──────── Data lines

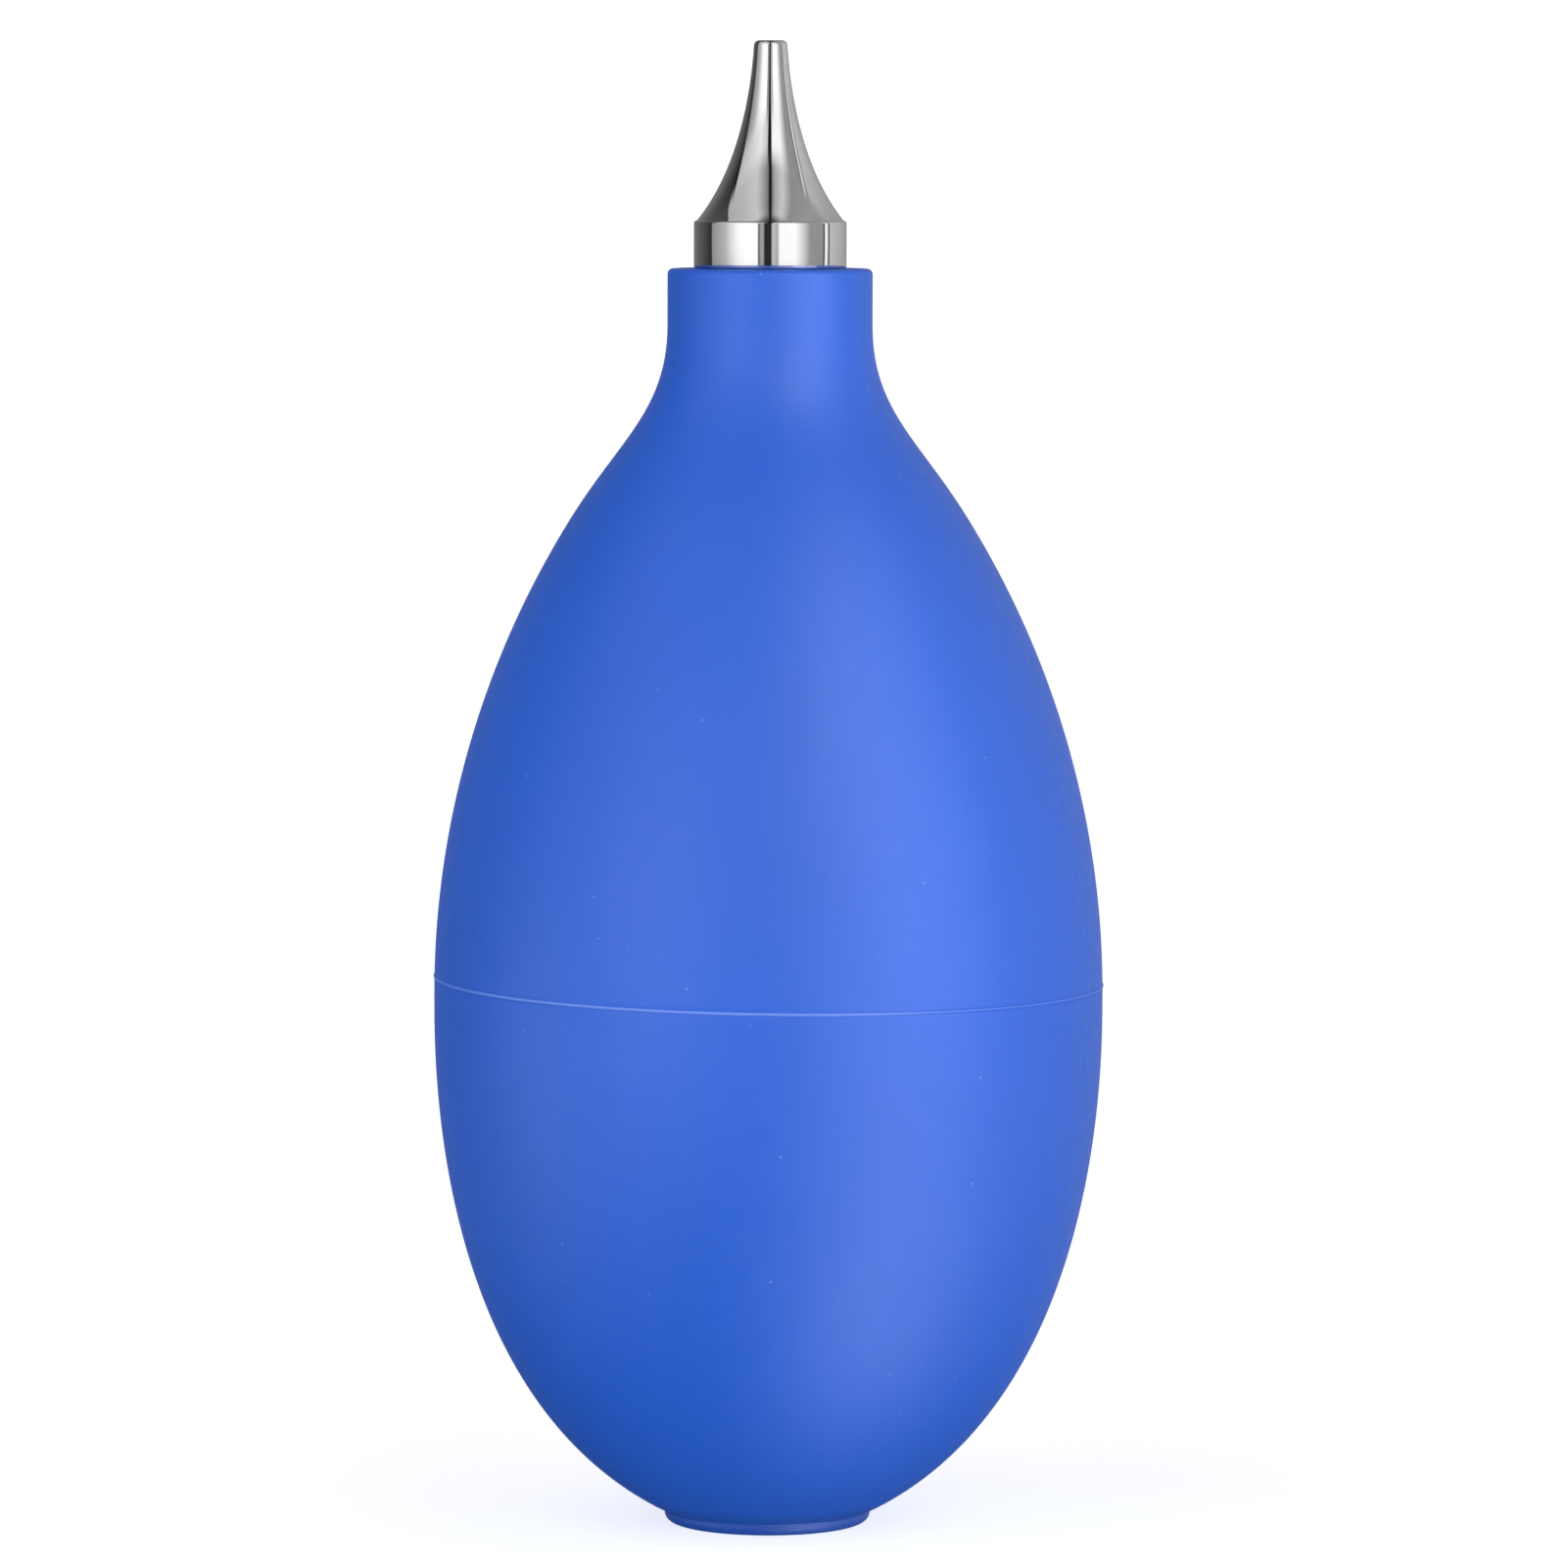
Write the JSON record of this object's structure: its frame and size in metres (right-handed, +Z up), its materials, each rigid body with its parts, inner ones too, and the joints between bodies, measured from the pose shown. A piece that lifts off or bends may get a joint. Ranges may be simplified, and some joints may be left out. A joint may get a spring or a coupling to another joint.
{
  "type": "hand air blower",
  "caption": "Egg-shaped rubber squeeze bulb on a short foot, with a polished steel nozzle in its neck; squeezing the sides blows air from the tip.",
  "frame": {"origin": "centre of the foot's underside, on the surface the blower stands on", "axes": "+Z up along the bulb's axis towards the nozzle tip; the two squeeze walls face -X (left) and +X (right), and -Y is the front"},
  "size_m": [0.0554, 0.0554, 0.122],
  "materials": {
    "bulb_rubber": "matte moulded silicone rubber, mid blue",
    "seam_rubber": "thin lighter blue bonding line",
    "polished_steel": "polished turned steel with faint turning marks",
    "nickel_brass": "nickel-plated brass, satin",
    "filter_felt": "white felt",
    "clear_silicone": "translucent silicone",
    "white_plastic": "moulded white plastic"
  },
  "bodies": {
    "bulb": {"lower_shell": "bulb_rubber", "upper_shell": "bulb_rubber", "seam_front": "seam_rubber", "seam_back": "seam_rubber", "inlet_housing": "nickel_brass", "inlet_grille": "nickel_brass", "inlet_filter": "filter_felt", "inlet_stop": "white_plastic"},
    "left_wall": {"left_wall_lower": "bulb_rubber", "left_wall_upper": "bulb_rubber", "left_seam": "seam_rubber"},
    "right_wall": {"right_wall_lower": "bulb_rubber", "right_wall_upper": "bulb_rubber", "right_seam": "seam_rubber"},
    "nozzle": {"nozzle": "polished_steel", "outlet_seat": "white_plastic", "outlet_stop": "white_plastic"},
    "inlet_disc": {"inlet_disc": "clear_silicone"},
    "outlet_disc": {"outlet_disc": "clear_silicone"}
  },
  "joints": [
    {"name": "left_squeeze", "type": "slide", "parent": "bulb", "child": "left_wall", "axis": [1, 0, 0], "range_m": [0, 0.012], "stiffness_N_per_m": 2500},
    {"name": "right_squeeze", "type": "slide", "parent": "bulb", "child": "right_wall", "axis": [-1, 0, 0], "range_m": [0, 0.012], "stiffness_N_per_m": 2500},
    {"name": "nozzle_pull", "type": "slide", "parent": "bulb", "child": "nozzle", "axis": [0, 0, 1], "range_m": [0, 0.018]},
    {"name": "inlet_lift", "type": "slide", "parent": "bulb", "child": "inlet_disc", "axis": [0, 0, 1], "range_m": [0, 0.0009]},
    {"name": "outlet_lift", "type": "slide", "parent": "nozzle", "child": "outlet_disc", "axis": [0, 0, 1], "range_m": [0, 0.0008]}
  ],
  "couplings": [
    {"joint": "right_squeeze", "follows": "left_squeeze", "ratio": 1}
  ]
}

────────────────

Short task. Recopy all the lines exactly as they appear.

Full response.
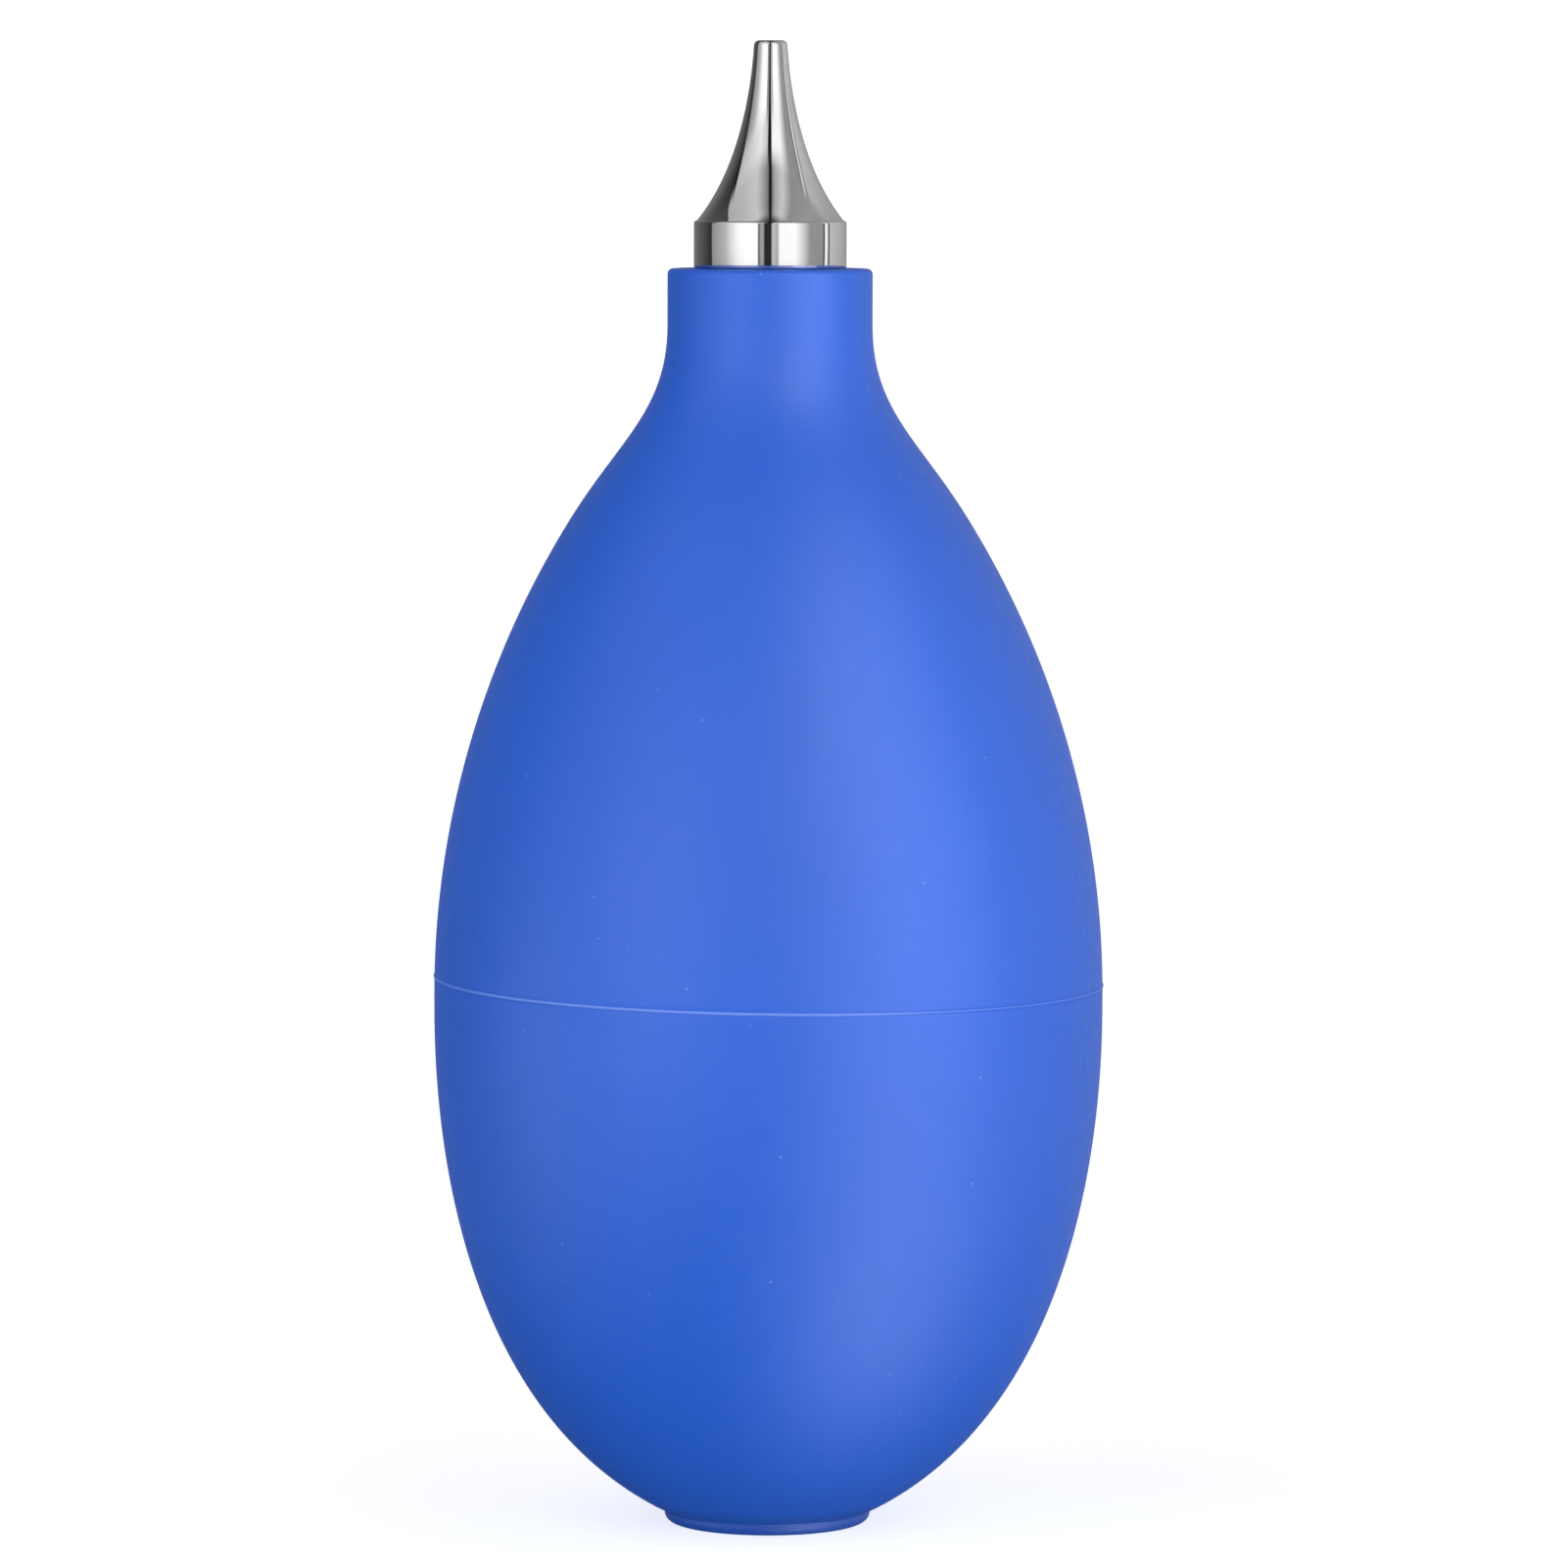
Write the JSON record of this object's structure: its frame and size in metres (right-handed, +Z up), its materials, each rigid body with its parts, inner ones too, and the joints between bodies, measured from the pose shown. A piece that lifts off or bends may get a joint. Ranges may be simplified, and some joints may be left out. A joint may get a spring or a coupling to another joint.
{
  "type": "hand air blower",
  "caption": "Egg-shaped rubber squeeze bulb on a short foot, with a polished steel nozzle in its neck; squeezing the sides blows air from the tip.",
  "frame": {"origin": "centre of the foot's underside, on the surface the blower stands on", "axes": "+Z up along the bulb's axis towards the nozzle tip; the two squeeze walls face -X (left) and +X (right), and -Y is the front"},
  "size_m": [0.0554, 0.0554, 0.122],
  "materials": {
    "bulb_rubber": "matte moulded silicone rubber, mid blue",
    "seam_rubber": "thin lighter blue bonding line",
    "polished_steel": "polished turned steel with faint turning marks",
    "nickel_brass": "nickel-plated brass, satin",
    "filter_felt": "white felt",
    "clear_silicone": "translucent silicone",
    "white_plastic": "moulded white plastic"
  },
  "bodies": {
    "bulb": {"lower_shell": "bulb_rubber", "upper_shell": "bulb_rubber", "seam_front": "seam_rubber", "seam_back": "seam_rubber", "inlet_housing": "nickel_brass", "inlet_grille": "nickel_brass", "inlet_filter": "filter_felt", "inlet_stop": "white_plastic"},
    "left_wall": {"left_wall_lower": "bulb_rubber", "left_wall_upper": "bulb_rubber", "left_seam": "seam_rubber"},
    "right_wall": {"right_wall_lower": "bulb_rubber", "right_wall_upper": "bulb_rubber", "right_seam": "seam_rubber"},
    "nozzle": {"nozzle": "polished_steel", "outlet_seat": "white_plastic", "outlet_stop": "white_plastic"},
    "inlet_disc": {"inlet_disc": "clear_silicone"},
    "outlet_disc": {"outlet_disc": "clear_silicone"}
  },
  "joints": [
    {"name": "left_squeeze", "type": "slide", "parent": "bulb", "child": "left_wall", "axis": [1, 0, 0], "range_m": [0, 0.012], "stiffness_N_per_m": 2500},
    {"name": "right_squeeze", "type": "slide", "parent": "bulb", "child": "right_wall", "axis": [-1, 0, 0], "range_m": [0, 0.012], "stiffness_N_per_m": 2500},
    {"name": "nozzle_pull", "type": "slide", "parent": "bulb", "child": "nozzle", "axis": [0, 0, 1], "range_m": [0, 0.018]},
    {"name": "inlet_lift", "type": "slide", "parent": "bulb", "child": "inlet_disc", "axis": [0, 0, 1], "range_m": [0, 0.0009]},
    {"name": "outlet_lift", "type": "slide", "parent": "nozzle", "child": "outlet_disc", "axis": [0, 0, 1], "range_m": [0, 0.0008]}
  ],
  "couplings": [
    {"joint": "right_squeeze", "follows": "left_squeeze", "ratio": 1}
  ]
}